Correct! The list of relays (both exit and non-exit) is public. There are several tools with web frontends available as well. There are also relays that are not publically advertised but available by special requests if someone needs a "secret" entry point to the network, they are the so-called bridges,
I've seen this (running a non-exit relay), though in my experience it's been a tiny fraction of sites rather than a majority. I don't get the CAPTCHA prompts for CloudFlare (unless I'm actually browsing via tor, not just my own IP address).
Various organisations will deny their services to you just for running a relay, despite the fact that no proxied traffic will exit your network and connect to them. I hope that it is incompetence, it's often unsurprisingly difficult to contact anyone who's able to deal with the issue.

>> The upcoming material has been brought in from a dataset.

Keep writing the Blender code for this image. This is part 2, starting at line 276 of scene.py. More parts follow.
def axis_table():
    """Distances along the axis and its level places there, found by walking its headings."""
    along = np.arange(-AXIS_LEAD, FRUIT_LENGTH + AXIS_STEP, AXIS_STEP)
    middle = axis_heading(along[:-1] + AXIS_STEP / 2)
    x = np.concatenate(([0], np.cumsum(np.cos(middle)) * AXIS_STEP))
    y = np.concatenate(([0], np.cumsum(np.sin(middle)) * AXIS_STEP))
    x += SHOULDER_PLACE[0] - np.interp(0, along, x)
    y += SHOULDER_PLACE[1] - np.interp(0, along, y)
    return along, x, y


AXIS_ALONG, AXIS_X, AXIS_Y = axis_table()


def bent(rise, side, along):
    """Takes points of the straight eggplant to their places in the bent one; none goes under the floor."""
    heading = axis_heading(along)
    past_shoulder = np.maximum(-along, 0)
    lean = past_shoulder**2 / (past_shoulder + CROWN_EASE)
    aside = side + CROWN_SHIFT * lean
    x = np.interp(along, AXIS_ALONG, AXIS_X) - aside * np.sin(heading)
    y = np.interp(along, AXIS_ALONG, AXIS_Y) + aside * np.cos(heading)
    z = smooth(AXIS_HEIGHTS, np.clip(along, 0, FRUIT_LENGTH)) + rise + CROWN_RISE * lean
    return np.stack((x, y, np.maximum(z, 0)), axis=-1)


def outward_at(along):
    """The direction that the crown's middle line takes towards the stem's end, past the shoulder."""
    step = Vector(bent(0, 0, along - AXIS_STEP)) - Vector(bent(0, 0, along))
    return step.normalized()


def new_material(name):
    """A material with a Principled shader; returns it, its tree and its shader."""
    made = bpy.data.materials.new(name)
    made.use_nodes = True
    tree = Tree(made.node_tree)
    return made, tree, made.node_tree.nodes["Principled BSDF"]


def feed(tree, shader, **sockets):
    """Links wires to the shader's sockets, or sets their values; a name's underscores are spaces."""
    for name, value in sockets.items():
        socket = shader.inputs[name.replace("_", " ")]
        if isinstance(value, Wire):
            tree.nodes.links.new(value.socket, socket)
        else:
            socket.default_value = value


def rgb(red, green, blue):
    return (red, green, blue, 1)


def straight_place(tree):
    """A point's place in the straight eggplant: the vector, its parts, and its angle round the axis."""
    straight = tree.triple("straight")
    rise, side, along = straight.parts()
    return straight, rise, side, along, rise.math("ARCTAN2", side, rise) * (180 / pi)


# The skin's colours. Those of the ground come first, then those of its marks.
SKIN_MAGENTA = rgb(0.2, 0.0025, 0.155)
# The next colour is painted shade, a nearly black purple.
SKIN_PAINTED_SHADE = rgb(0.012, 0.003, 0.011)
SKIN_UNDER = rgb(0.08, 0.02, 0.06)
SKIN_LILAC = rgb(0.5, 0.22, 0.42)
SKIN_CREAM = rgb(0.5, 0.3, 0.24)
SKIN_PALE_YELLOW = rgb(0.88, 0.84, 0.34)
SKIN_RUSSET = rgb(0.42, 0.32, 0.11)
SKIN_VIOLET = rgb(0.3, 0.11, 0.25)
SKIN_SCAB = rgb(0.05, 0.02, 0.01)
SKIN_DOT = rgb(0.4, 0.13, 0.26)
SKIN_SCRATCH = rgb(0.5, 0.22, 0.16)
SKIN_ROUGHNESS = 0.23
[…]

I've been running relays at home for over a year. The only sites I have trouble with are Monoprice and Apple Support Forums. I don't have any trouble watching Amazon videos.
There's probably a good reason for using a "full" list, but I can't think of one off the top of my head. That site at least offers both and just about explains the difference.
His take on it is interesting since I hadn't considered putting my money proverbially where my mouth is and signing up for an inexpensive but standalone service elsewhere. I'll probably give this a whirl.